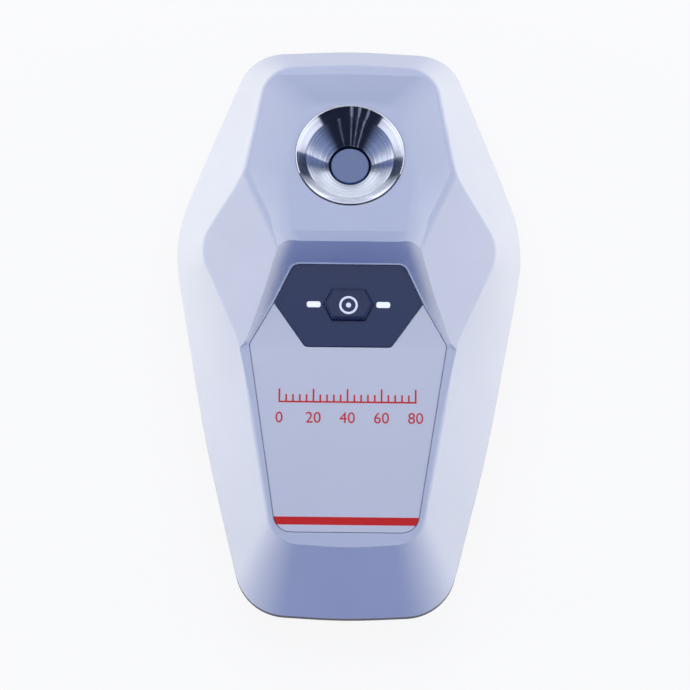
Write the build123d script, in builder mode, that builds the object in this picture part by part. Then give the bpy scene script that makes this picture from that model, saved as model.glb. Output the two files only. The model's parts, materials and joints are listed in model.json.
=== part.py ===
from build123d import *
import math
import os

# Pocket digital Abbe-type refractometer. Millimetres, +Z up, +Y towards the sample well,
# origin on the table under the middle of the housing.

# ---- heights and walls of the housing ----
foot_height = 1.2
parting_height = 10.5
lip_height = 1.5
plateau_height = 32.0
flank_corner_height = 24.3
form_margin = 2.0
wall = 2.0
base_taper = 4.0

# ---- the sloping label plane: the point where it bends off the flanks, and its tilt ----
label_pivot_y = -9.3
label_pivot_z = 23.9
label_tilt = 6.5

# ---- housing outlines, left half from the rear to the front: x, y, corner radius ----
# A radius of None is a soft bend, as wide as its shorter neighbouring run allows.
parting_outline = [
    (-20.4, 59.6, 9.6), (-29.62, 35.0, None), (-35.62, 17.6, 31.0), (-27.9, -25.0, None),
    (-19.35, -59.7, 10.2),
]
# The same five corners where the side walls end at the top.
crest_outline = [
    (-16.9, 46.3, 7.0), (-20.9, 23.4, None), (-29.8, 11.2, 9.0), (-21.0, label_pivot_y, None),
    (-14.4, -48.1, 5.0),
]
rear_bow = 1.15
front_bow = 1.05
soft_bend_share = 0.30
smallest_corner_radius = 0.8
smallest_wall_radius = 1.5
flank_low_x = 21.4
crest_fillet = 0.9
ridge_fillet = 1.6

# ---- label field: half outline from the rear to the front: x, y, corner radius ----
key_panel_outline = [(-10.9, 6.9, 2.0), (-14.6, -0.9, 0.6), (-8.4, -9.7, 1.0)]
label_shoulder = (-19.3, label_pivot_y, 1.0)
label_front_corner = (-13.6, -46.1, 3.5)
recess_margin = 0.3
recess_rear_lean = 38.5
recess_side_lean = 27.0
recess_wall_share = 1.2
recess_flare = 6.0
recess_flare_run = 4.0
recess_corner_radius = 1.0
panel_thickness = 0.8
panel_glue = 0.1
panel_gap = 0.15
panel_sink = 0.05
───
#### EXERCISE TASK
Write down the full listing again, exactly.

#### OUTPUT BELOW
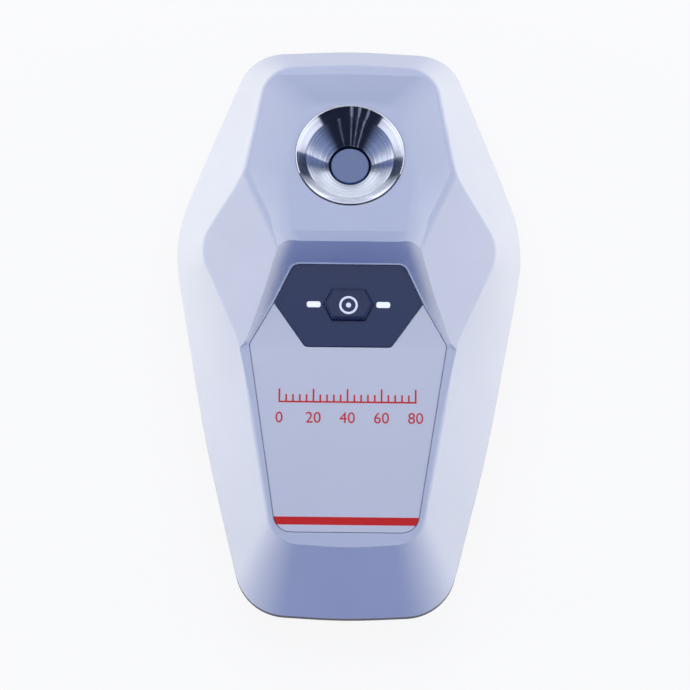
Write the build123d script, in builder mode, that builds the object in this picture part by part. Then give the bpy scene script that makes this picture from that model, saved as model.glb. Output the two files only. The model's parts, materials and joints are listed in model.json.
=== part.py ===
from build123d import *
import math
import os

# Pocket digital Abbe-type refractometer. Millimetres, +Z up, +Y towards the sample well,
# origin on the table under the middle of the housing.

# ---- heights and walls of the housing ----
foot_height = 1.2
parting_height = 10.5
lip_height = 1.5
plateau_height = 32.0
flank_corner_height = 24.3
form_margin = 2.0
wall = 2.0
base_taper = 4.0

# ---- the sloping label plane: the point where it bends off the flanks, and its tilt ----
label_pivot_y = -9.3
label_pivot_z = 23.9
label_tilt = 6.5

# ---- housing outlines, left half from the rear to the front: x, y, corner radius ----
# A radius of None is a soft bend, as wide as its shorter neighbouring run allows.
parting_outline = [
    (-20.4, 59.6, 9.6), (-29.62, 35.0, None), (-35.62, 17.6, 31.0), (-27.9, -25.0, None),
    (-19.35, -59.7, 10.2),
]
# The same five corners where the side walls end at the top.
crest_outline = [
    (-16.9, 46.3, 7.0), (-20.9, 23.4, None), (-29.8, 11.2, 9.0), (-21.0, label_pivot_y, None),
    (-14.4, -48.1, 5.0),
]
rear_bow = 1.15
front_bow = 1.05
soft_bend_share = 0.30
smallest_corner_radius = 0.8
smallest_wall_radius = 1.5
flank_low_x = 21.4
crest_fillet = 0.9
ridge_fillet = 1.6

# ---- label field: half outline from the rear to the front: x, y, corner radius ----
key_panel_outline = [(-10.9, 6.9, 2.0), (-14.6, -0.9, 0.6), (-8.4, -9.7, 1.0)]
label_shoulder = (-19.3, label_pivot_y, 1.0)
label_front_corner = (-13.6, -46.1, 3.5)
recess_margin = 0.3
recess_rear_lean = 38.5
recess_side_lean = 27.0
recess_wall_share = 1.2
recess_flare = 6.0
recess_flare_run = 4.0
recess_corner_radius = 1.0
panel_thickness = 0.8
panel_glue = 0.1
panel_gap = 0.15
panel_sink = 0.05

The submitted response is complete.